-- BEGIN DATA FOR THIS EXERCISE --

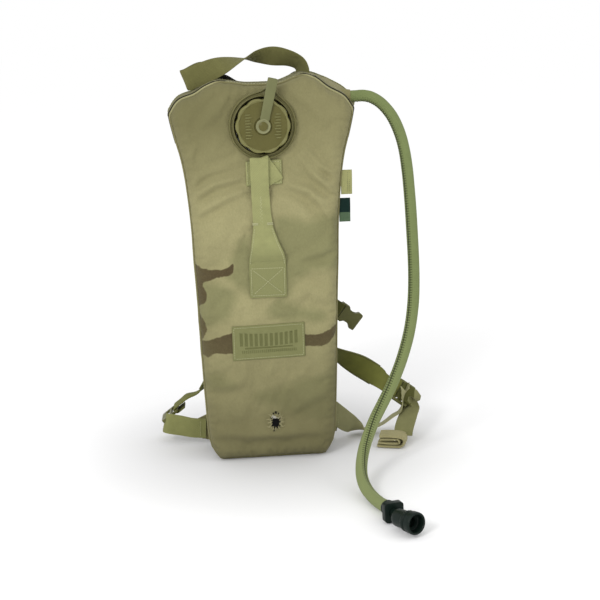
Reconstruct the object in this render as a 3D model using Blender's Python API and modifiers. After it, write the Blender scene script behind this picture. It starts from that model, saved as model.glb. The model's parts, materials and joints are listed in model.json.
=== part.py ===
"""Hydration pack: a slim insulated carrier for a water reservoir.

Metres, +Z up. The origin is the centre of the flat base, x is the pack's width, and the front panel
faces -Y. The pack stands upright with its harness behind it, and the drinking hose leaves the right
shoulder and lies on the ground in front.
"""

import math

import bmesh
import bpy
from mathutils import Matrix, Vector

# The pack's outline, seen from the front: half its width at each height up to the shoulder corner.
SIDE = ((0.018, 0.0770), (0.035, 0.0800), (0.075, 0.0820), (0.130, 0.0840), (0.200, 0.0860),
        (0.250, 0.0880), (0.300, 0.0895), (0.350, 0.0935), (0.380, 0.0980), (0.400, 0.1030),
        (0.420, 0.1075), (0.432, 0.1095))
BOTTOM = ((0.0, 0.0), (0.060, 0.0), (0.070, 0.006), (0.0770, 0.018))
TOP = ((0.0, 0.4640), (0.022, 0.4650), (0.040, 0.4710), (0.052, 0.4740), (0.066, 0.4690),
       (0.080, 0.4580), (0.099, 0.4470), (0.1095, 0.4320))
LEFT_SAG = 0.0060

# Depths, from the front seam to the back.
FRONT_SEAM_Y = -0.0330
BACK_SEAM_Y = 0.0265
FRONT_RISE = 0.012
FRONT_CROWN = 0.0035
BACK_RISE = 0.006
EDGE_ROLL = 0.014
CLOTH = 0.0012
FOAM = 0.0025
WELT_R = 0.0012
PANEL_INSET = 0.0045
GAP = 0.0003

# The fill port in the front panel.
PORT_Z = 0.4165
PORT_Y = FRONT_SEAM_Y - FRONT_RISE
PORT_HOLE_R = 0.0362
COLLAR_R = 0.0390
COLLAR_BORE_R = 0.0334
CAP_R = 0.0318
CAP_TOP = 0.013
NECK_R = 0.0280
NECK_BORE_R = 0.0250
TETHER_THICK = 0.0022

# The reservoir behind the port.
RESERVOIR_Y = -0.0045
RESERVOIR_HALF = 0.0225
RESERVOIR_INSET = 0.0240
RESERVOIR_HALF_WIDTH = 0.0640
FILM = 0.0008

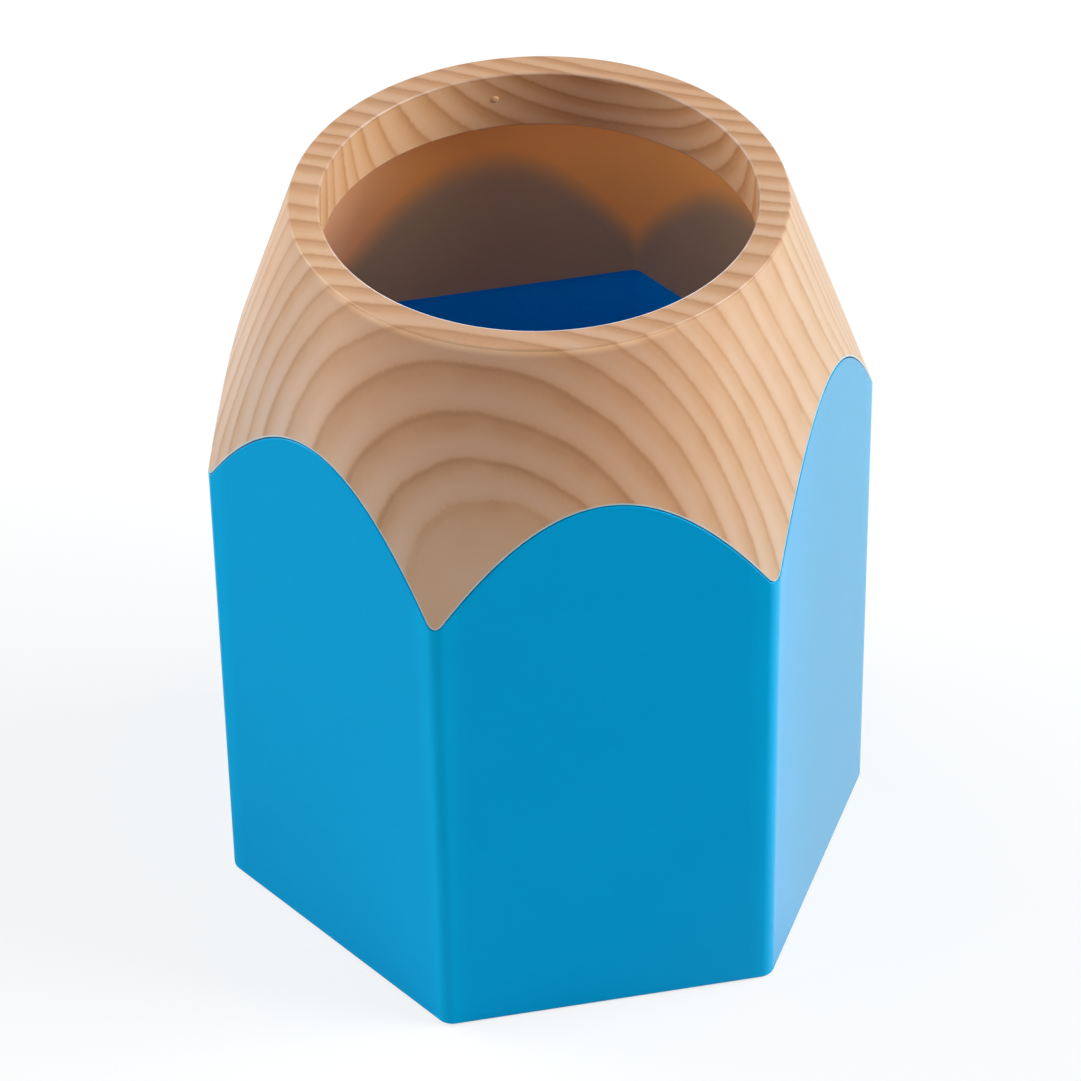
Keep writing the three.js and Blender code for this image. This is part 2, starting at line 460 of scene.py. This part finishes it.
# Each point is marked with how far it lies above the line that the blue wall's shade draws
# on the inside, which follows the seam, and with whether it lies on the mouth's edge, whitened by wear and
# a painted highlight.
SHADE_LIFT = 3.5 * MM  # of its lowest points over the seam's
SHADE_BOW = 0.946
lowest_seam = min(seam_heights)
wear_and_highlight_rings = mouth_edge_rings[1:-1]
ring_has_wear_and_highlight = [any(ring is wear_and_highlight_ring for wear_and_highlight_ring in wear_and_highlight_rings) for ring, _ in collar_bands]
above_shade = collar.data.attributes.new("above_shade", "FLOAT", "POINT")
mouth_edge_wear_and_highlight = collar.data.attributes.new("mouth_edge_wear_and_highlight", "FLOAT", "POINT")
for index, vertex in enumerate(collar.data.vertices):
    ring_number, station = divmod(index, len(STATIONS))
    shade_height = lowest_seam + SHADE_LIFT + (seam_heights[station] - lowest_seam) * SHADE_BOW
    above_shade.data[index].value = vertex.co.z - shade_height
    mouth_edge_wear_and_highlight.data[index].value = 1.0 if ring_has_wear_and_highlight[ring_number] else 0.0


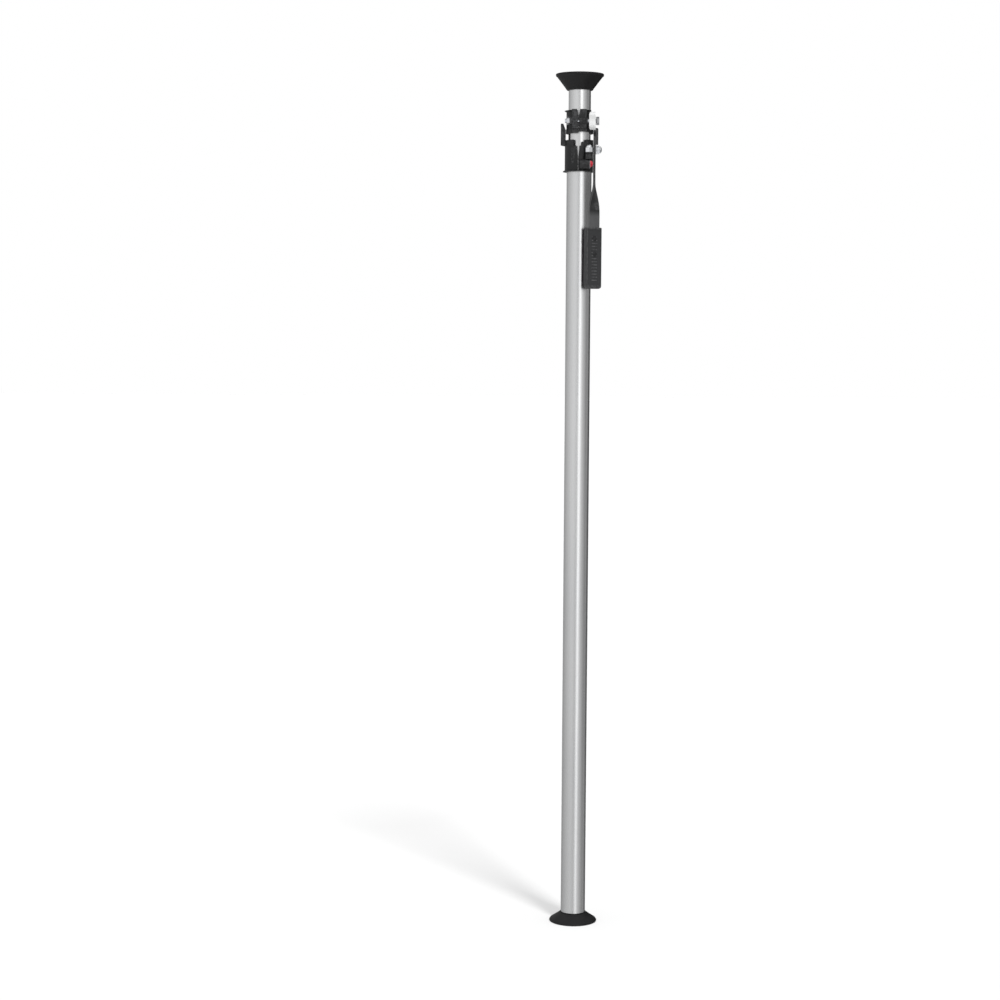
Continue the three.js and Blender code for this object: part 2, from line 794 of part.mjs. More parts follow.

-- END DATA FOR THIS EXERCISE --

### YOUR INSTRUCTIONS
Extract every record. Keep wording exact.

### RESULT OF THE TASK
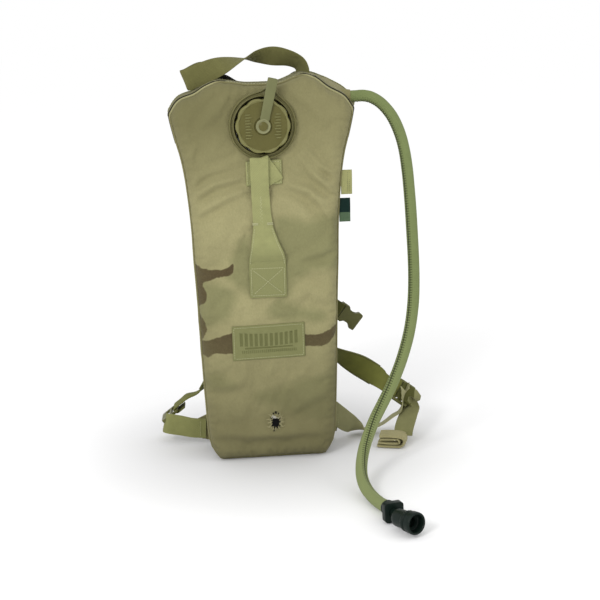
Reconstruct the object in this render as a 3D model using Blender's Python API and modifiers. After it, write the Blender scene script behind this picture. It starts from that model, saved as model.glb. The model's parts, materials and joints are listed in model.json.
=== part.py ===
"""Hydration pack: a slim insulated carrier for a water reservoir.

Metres, +Z up. The origin is the centre of the flat base, x is the pack's width, and the front panel
faces -Y. The pack stands upright with its harness behind it, and the drinking hose leaves the right
shoulder and lies on the ground in front.
"""

import math

import bmesh
import bpy
from mathutils import Matrix, Vector

# The pack's outline, seen from the front: half its width at each height up to the shoulder corner.
SIDE = ((0.018, 0.0770), (0.035, 0.0800), (0.075, 0.0820), (0.130, 0.0840), (0.200, 0.0860),
        (0.250, 0.0880), (0.300, 0.0895), (0.350, 0.0935), (0.380, 0.0980), (0.400, 0.1030),
        (0.420, 0.1075), (0.432, 0.1095))
BOTTOM = ((0.0, 0.0), (0.060, 0.0), (0.070, 0.006), (0.0770, 0.018))
TOP = ((0.0, 0.4640), (0.022, 0.4650), (0.040, 0.4710), (0.052, 0.4740), (0.066, 0.4690),
       (0.080, 0.4580), (0.099, 0.4470), (0.1095, 0.4320))
LEFT_SAG = 0.0060

# Depths, from the front seam to the back.
FRONT_SEAM_Y = -0.0330
BACK_SEAM_Y = 0.0265
FRONT_RISE = 0.012
FRONT_CROWN = 0.0035
BACK_RISE = 0.006
EDGE_ROLL = 0.014
CLOTH = 0.0012
FOAM = 0.0025
WELT_R = 0.0012
PANEL_INSET = 0.0045
GAP = 0.0003

# The fill port in the front panel.
PORT_Z = 0.4165
PORT_Y = FRONT_SEAM_Y - FRONT_RISE
PORT_HOLE_R = 0.0362
COLLAR_R = 0.0390
COLLAR_BORE_R = 0.0334
CAP_R = 0.0318
CAP_TOP = 0.013
NECK_R = 0.0280
NECK_BORE_R = 0.0250
TETHER_THICK = 0.0022

# The reservoir behind the port.
RESERVOIR_Y = -0.0045
RESERVOIR_HALF = 0.0225
RESERVOIR_INSET = 0.0240
RESERVOIR_HALF_WIDTH = 0.0640
FILM = 0.0008

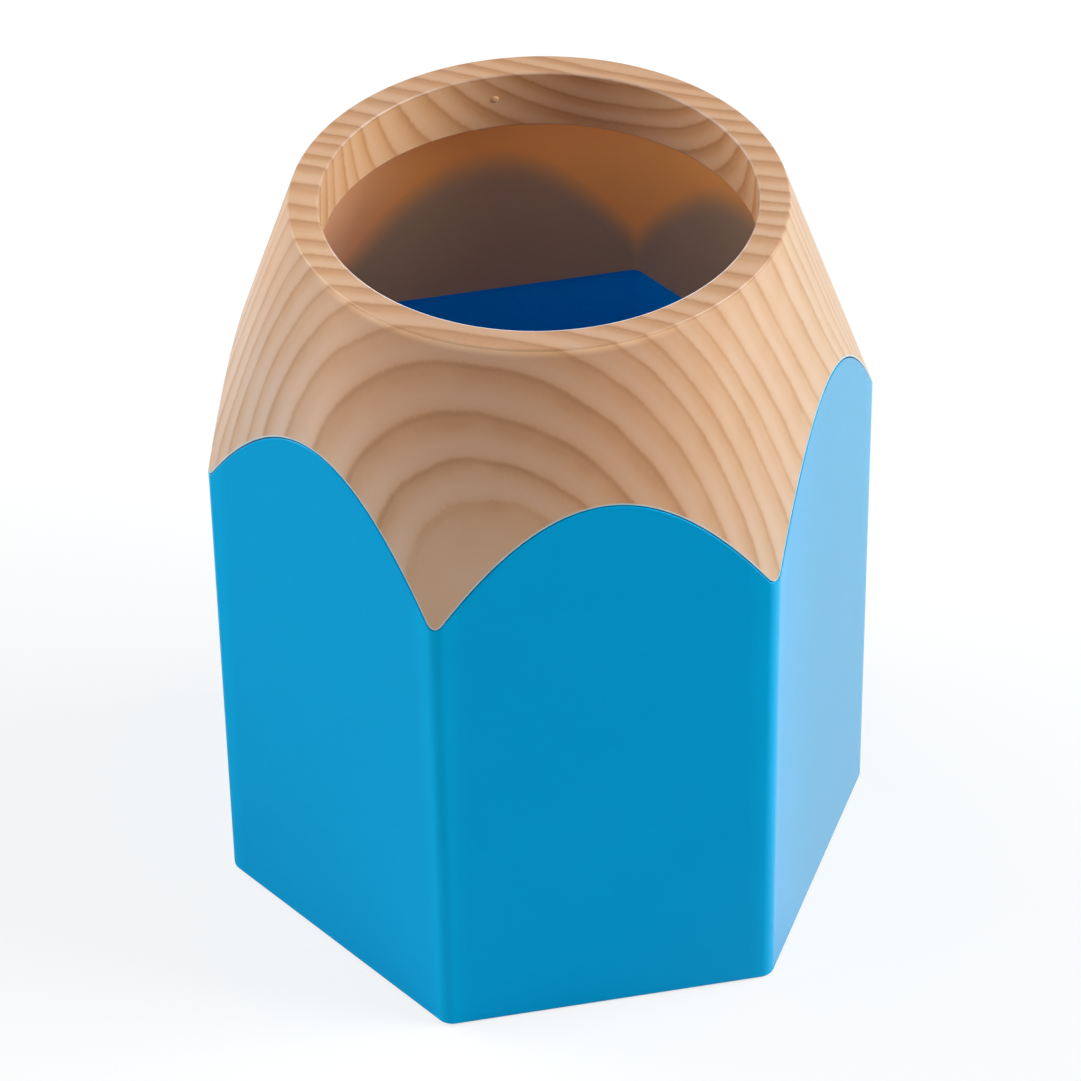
Keep writing the three.js and Blender code for this image. This is part 2, starting at line 460 of scene.py. This part finishes it.
# Each point is marked with how far it lies above the line that the blue wall's shade draws
# on the inside, which follows the seam, and with whether it lies on the mouth's edge, whitened by wear and
# a painted highlight.
SHADE_LIFT = 3.5 * MM  # of its lowest points over the seam's
SHADE_BOW = 0.946
lowest_seam = min(seam_heights)
wear_and_highlight_rings = mouth_edge_rings[1:-1]
ring_has_wear_and_highlight = [any(ring is wear_and_highlight_ring for wear_and_highlight_ring in wear_and_highlight_rings) for ring, _ in collar_bands]
above_shade = collar.data.attributes.new("above_shade", "FLOAT", "POINT")
mouth_edge_wear_and_highlight = collar.data.attributes.new("mouth_edge_wear_and_highlight", "FLOAT", "POINT")
for index, vertex in enumerate(collar.data.vertices):
    ring_number, station = divmod(index, len(STATIONS))
    shade_height = lowest_seam + SHADE_LIFT + (seam_heights[station] - lowest_seam) * SHADE_BOW
    above_shade.data[index].value = vertex.co.z - shade_height
    mouth_edge_wear_and_highlight.data[index].value = 1.0 if ring_has_wear_and_highlight[ring_number] else 0.0


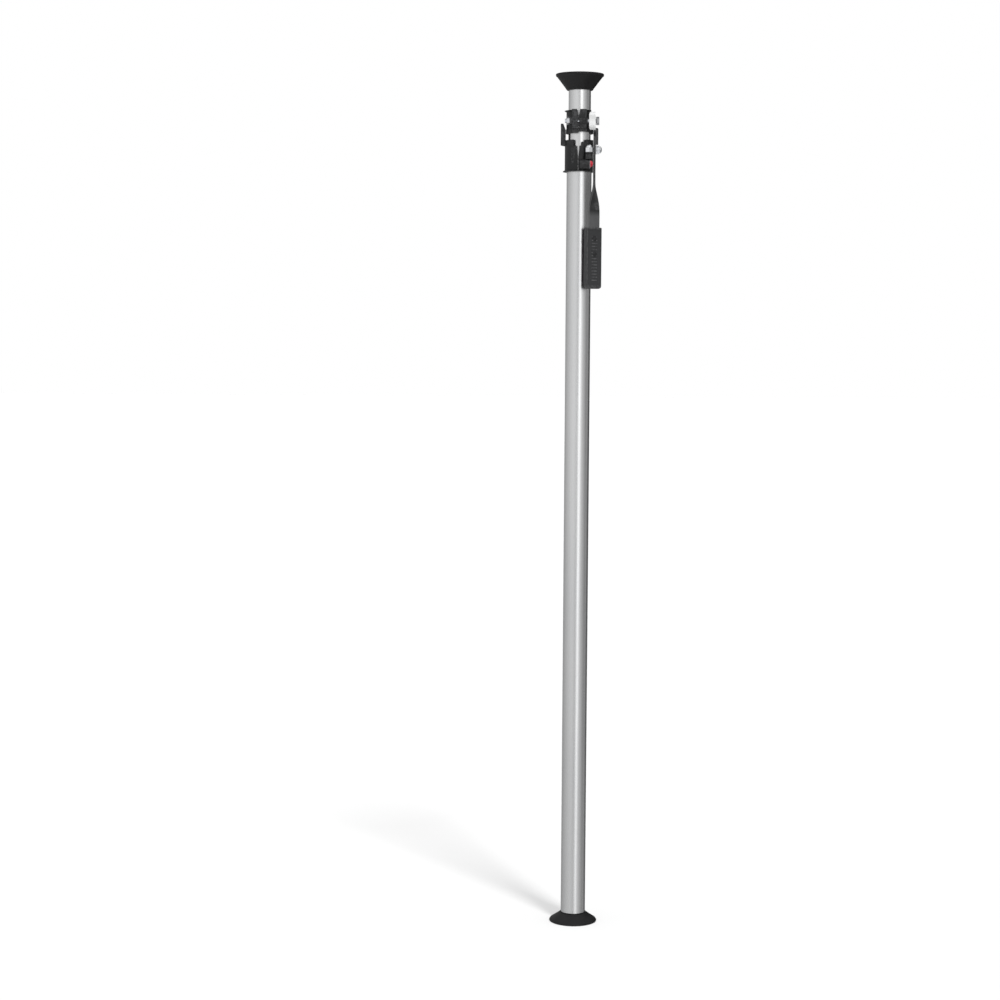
Continue the three.js and Blender code for this object: part 2, from line 794 of part.mjs. More parts follow.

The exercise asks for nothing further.